[Dataset entries]
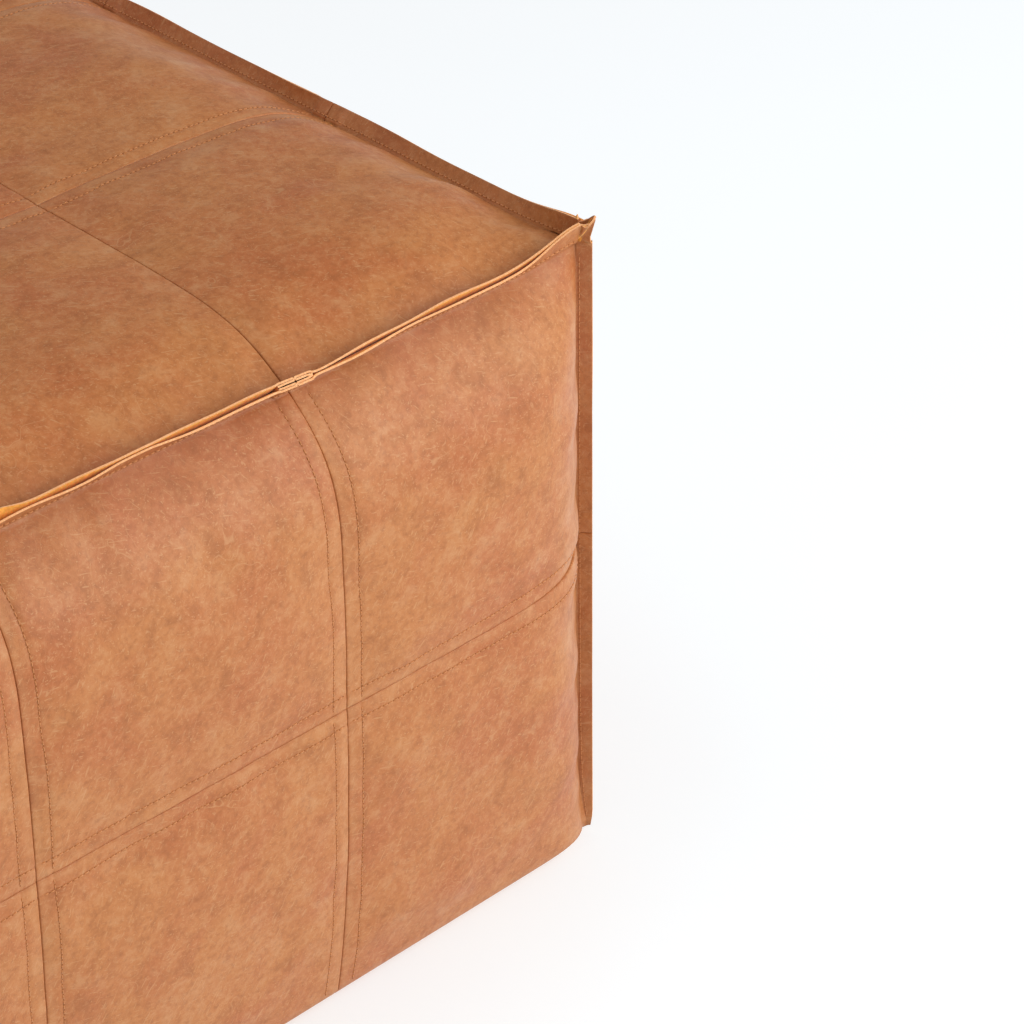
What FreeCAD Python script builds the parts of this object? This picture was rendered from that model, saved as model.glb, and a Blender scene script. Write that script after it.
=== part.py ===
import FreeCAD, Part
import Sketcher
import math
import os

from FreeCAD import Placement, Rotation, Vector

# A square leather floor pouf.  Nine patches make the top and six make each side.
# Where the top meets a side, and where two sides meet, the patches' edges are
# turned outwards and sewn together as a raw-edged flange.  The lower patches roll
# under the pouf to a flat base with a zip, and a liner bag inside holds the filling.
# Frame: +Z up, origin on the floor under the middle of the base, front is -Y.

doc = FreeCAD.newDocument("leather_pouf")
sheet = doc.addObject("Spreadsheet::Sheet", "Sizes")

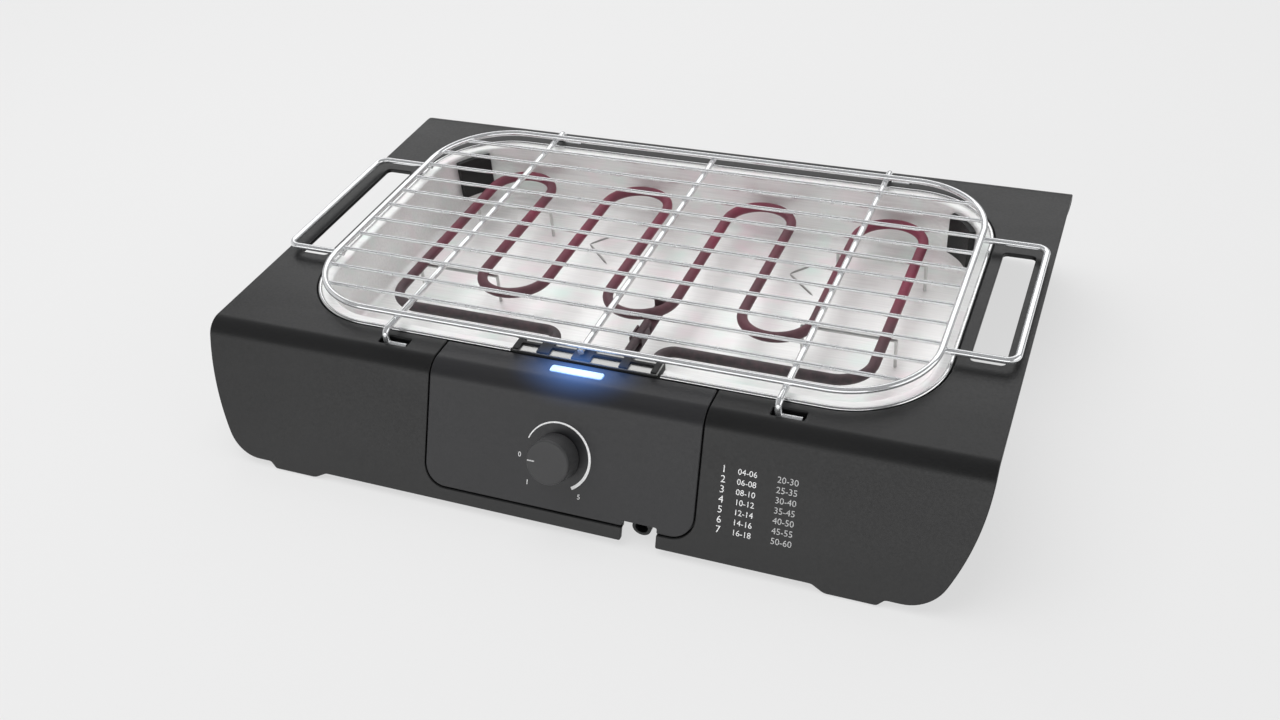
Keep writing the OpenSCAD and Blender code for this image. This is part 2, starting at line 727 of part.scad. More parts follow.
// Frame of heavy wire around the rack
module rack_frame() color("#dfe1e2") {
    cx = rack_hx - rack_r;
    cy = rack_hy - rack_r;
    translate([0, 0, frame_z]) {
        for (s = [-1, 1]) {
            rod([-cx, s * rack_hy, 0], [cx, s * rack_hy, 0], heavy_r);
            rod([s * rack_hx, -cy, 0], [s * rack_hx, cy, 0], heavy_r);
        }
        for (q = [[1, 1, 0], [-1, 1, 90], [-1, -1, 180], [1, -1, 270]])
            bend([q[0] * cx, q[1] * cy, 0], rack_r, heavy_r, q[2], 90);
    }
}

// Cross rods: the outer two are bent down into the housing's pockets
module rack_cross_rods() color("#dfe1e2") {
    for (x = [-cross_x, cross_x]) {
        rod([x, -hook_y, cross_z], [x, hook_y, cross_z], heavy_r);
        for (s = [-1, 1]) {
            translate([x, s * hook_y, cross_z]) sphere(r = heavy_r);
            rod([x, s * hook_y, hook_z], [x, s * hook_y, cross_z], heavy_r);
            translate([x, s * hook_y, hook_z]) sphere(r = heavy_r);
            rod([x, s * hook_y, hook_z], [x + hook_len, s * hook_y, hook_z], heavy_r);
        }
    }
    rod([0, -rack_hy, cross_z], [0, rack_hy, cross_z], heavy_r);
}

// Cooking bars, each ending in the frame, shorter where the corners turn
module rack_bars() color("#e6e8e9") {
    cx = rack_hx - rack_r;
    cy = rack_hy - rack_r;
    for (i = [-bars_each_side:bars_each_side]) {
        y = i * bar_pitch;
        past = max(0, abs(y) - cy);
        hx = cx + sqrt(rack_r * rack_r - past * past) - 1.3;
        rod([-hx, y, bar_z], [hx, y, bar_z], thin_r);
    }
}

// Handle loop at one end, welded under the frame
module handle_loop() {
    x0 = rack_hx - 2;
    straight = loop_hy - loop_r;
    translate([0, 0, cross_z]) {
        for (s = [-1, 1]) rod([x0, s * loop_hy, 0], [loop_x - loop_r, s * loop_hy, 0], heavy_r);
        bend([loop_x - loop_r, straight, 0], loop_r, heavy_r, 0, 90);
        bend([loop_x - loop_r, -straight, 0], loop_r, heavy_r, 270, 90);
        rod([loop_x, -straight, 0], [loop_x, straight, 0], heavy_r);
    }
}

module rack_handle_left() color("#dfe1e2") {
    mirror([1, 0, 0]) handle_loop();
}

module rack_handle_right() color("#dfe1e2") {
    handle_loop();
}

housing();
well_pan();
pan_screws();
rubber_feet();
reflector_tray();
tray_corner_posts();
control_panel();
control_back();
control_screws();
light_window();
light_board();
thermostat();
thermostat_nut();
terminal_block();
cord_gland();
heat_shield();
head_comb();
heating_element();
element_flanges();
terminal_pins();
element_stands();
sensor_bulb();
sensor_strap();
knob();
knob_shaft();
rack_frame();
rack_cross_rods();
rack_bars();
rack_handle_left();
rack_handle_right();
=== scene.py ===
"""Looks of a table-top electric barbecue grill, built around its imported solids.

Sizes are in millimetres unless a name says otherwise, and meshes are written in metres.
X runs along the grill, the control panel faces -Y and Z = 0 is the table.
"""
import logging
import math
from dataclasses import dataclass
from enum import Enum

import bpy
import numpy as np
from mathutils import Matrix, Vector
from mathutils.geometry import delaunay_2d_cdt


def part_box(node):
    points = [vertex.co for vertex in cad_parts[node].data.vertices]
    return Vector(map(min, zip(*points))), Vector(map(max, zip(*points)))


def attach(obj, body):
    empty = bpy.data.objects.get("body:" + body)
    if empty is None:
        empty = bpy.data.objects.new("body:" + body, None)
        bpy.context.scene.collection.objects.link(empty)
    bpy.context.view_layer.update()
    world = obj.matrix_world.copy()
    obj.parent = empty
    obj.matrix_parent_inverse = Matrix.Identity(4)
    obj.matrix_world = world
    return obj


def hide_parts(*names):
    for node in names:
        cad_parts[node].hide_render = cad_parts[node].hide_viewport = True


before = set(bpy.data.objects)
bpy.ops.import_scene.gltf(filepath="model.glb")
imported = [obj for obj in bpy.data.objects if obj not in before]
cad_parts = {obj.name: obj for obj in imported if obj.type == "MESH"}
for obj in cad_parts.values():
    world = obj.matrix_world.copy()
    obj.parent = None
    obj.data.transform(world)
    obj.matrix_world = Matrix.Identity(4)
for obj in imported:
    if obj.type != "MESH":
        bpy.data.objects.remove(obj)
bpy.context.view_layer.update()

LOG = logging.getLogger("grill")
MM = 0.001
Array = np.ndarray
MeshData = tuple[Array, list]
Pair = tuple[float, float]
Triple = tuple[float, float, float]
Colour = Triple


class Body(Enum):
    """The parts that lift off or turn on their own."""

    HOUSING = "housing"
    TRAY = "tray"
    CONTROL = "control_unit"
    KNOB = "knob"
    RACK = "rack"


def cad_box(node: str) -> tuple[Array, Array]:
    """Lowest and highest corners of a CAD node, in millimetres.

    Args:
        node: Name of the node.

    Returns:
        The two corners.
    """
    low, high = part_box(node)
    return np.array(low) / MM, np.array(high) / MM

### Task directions
Repeat every entry exactly, please.

### Task solution
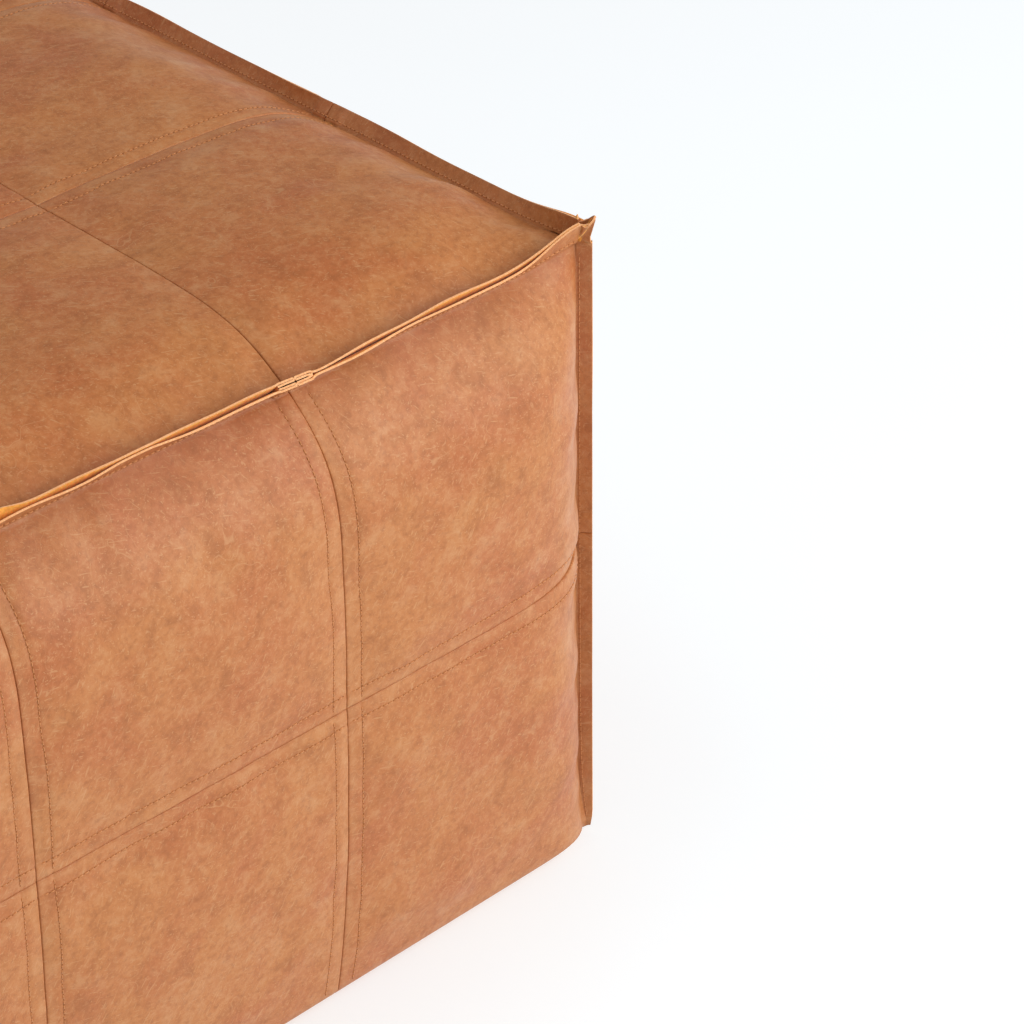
What FreeCAD Python script builds the parts of this object? This picture was rendered from that model, saved as model.glb, and a Blender scene script. Write that script after it.
=== part.py ===
import FreeCAD, Part
import Sketcher
import math
import os

from FreeCAD import Placement, Rotation, Vector

# A square leather floor pouf.  Nine patches make the top and six make each side.
# Where the top meets a side, and where two sides meet, the patches' edges are
# turned outwards and sewn together as a raw-edged flange.  The lower patches roll
# under the pouf to a flat base with a zip, and a liner bag inside holds the filling.
# Frame: +Z up, origin on the floor under the middle of the base, front is -Y.

doc = FreeCAD.newDocument("leather_pouf")
sheet = doc.addObject("Spreadsheet::Sheet", "Sizes")

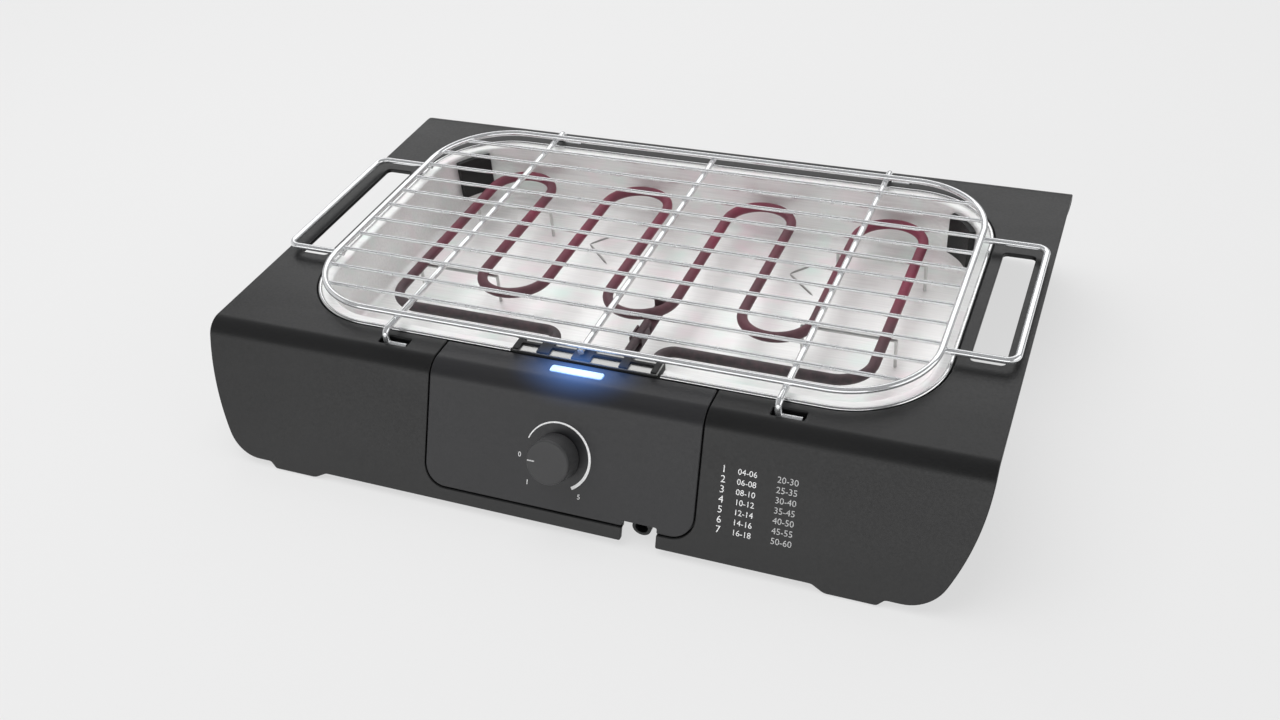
Keep writing the OpenSCAD and Blender code for this image. This is part 2, starting at line 727 of part.scad. More parts follow.
// Frame of heavy wire around the rack
module rack_frame() color("#dfe1e2") {
    cx = rack_hx - rack_r;
    cy = rack_hy - rack_r;
    translate([0, 0, frame_z]) {
        for (s = [-1, 1]) {
            rod([-cx, s * rack_hy, 0], [cx, s * rack_hy, 0], heavy_r);
            rod([s * rack_hx, -cy, 0], [s * rack_hx, cy, 0], heavy_r);
        }
        for (q = [[1, 1, 0], [-1, 1, 90], [-1, -1, 180], [1, -1, 270]])
            bend([q[0] * cx, q[1] * cy, 0], rack_r, heavy_r, q[2], 90);
    }
}

// Cross rods: the outer two are bent down into the housing's pockets
module rack_cross_rods() color("#dfe1e2") {
    for (x = [-cross_x, cross_x]) {
        rod([x, -hook_y, cross_z], [x, hook_y, cross_z], heavy_r);
        for (s = [-1, 1]) {
            translate([x, s * hook_y, cross_z]) sphere(r = heavy_r);
            rod([x, s * hook_y, hook_z], [x, s * hook_y, cross_z], heavy_r);
            translate([x, s * hook_y, hook_z]) sphere(r = heavy_r);
            rod([x, s * hook_y, hook_z], [x + hook_len, s * hook_y, hook_z], heavy_r);
        }
    }
    rod([0, -rack_hy, cross_z], [0, rack_hy, cross_z], heavy_r);
}

// Cooking bars, each ending in the frame, shorter where the corners turn
module rack_bars() color("#e6e8e9") {
    cx = rack_hx - rack_r;
    cy = rack_hy - rack_r;
    for (i = [-bars_each_side:bars_each_side]) {
        y = i * bar_pitch;
        past = max(0, abs(y) - cy);
        hx = cx + sqrt(rack_r * rack_r - past * past) - 1.3;
        rod([-hx, y, bar_z], [hx, y, bar_z], thin_r);
    }
}

// Handle loop at one end, welded under the frame
module handle_loop() {
    x0 = rack_hx - 2;
    straight = loop_hy - loop_r;
    translate([0, 0, cross_z]) {
        for (s = [-1, 1]) rod([x0, s * loop_hy, 0], [loop_x - loop_r, s * loop_hy, 0], heavy_r);
        bend([loop_x - loop_r, straight, 0], loop_r, heavy_r, 0, 90);
        bend([loop_x - loop_r, -straight, 0], loop_r, heavy_r, 270, 90);
        rod([loop_x, -straight, 0], [loop_x, straight, 0], heavy_r);
    }
}

module rack_handle_left() color("#dfe1e2") {
    mirror([1, 0, 0]) handle_loop();
}

module rack_handle_right() color("#dfe1e2") {
    handle_loop();
}

housing();
well_pan();
pan_screws();
rubber_feet();
reflector_tray();
tray_corner_posts();
control_panel();
control_back();
control_screws();
light_window();
light_board();
thermostat();
thermostat_nut();
terminal_block();
cord_gland();
heat_shield();
head_comb();
heating_element();
element_flanges();
terminal_pins();
element_stands();
sensor_bulb();
sensor_strap();
knob();
knob_shaft();
rack_frame();
rack_cross_rods();
rack_bars();
rack_handle_left();
rack_handle_right();
=== scene.py ===
"""Looks of a table-top electric barbecue grill, built around its imported solids.

Sizes are in millimetres unless a name says otherwise, and meshes are written in metres.
X runs along the grill, the control panel faces -Y and Z = 0 is the table.
"""
import logging
import math
from dataclasses import dataclass
from enum import Enum

import bpy
import numpy as np
from mathutils import Matrix, Vector
from mathutils.geometry import delaunay_2d_cdt


def part_box(node):
    points = [vertex.co for vertex in cad_parts[node].data.vertices]
    return Vector(map(min, zip(*points))), Vector(map(max, zip(*points)))


def attach(obj, body):
    empty = bpy.data.objects.get("body:" + body)
    if empty is None:
        empty = bpy.data.objects.new("body:" + body, None)
        bpy.context.scene.collection.objects.link(empty)
    bpy.context.view_layer.update()
    world = obj.matrix_world.copy()
    obj.parent = empty
    obj.matrix_parent_inverse = Matrix.Identity(4)
    obj.matrix_world = world
    return obj


def hide_parts(*names):
    for node in names:
        cad_parts[node].hide_render = cad_parts[node].hide_viewport = True


before = set(bpy.data.objects)
bpy.ops.import_scene.gltf(filepath="model.glb")
imported = [obj for obj in bpy.data.objects if obj not in before]
cad_parts = {obj.name: obj for obj in imported if obj.type == "MESH"}
for obj in cad_parts.values():
    world = obj.matrix_world.copy()
    obj.parent = None
    obj.data.transform(world)
    obj.matrix_world = Matrix.Identity(4)
for obj in imported:
    if obj.type != "MESH":
        bpy.data.objects.remove(obj)
bpy.context.view_layer.update()

LOG = logging.getLogger("grill")
MM = 0.001
Array = np.ndarray
MeshData = tuple[Array, list]
Pair = tuple[float, float]
Triple = tuple[float, float, float]
Colour = Triple


class Body(Enum):
    """The parts that lift off or turn on their own."""

    HOUSING = "housing"
    TRAY = "tray"
    CONTROL = "control_unit"
    KNOB = "knob"
    RACK = "rack"


def cad_box(node: str) -> tuple[Array, Array]:
    """Lowest and highest corners of a CAD node, in millimetres.

    Args:
        node: Name of the node.

    Returns:
        The two corners.
    """
    low, high = part_box(node)
    return np.array(low) / MM, np.array(high) / MM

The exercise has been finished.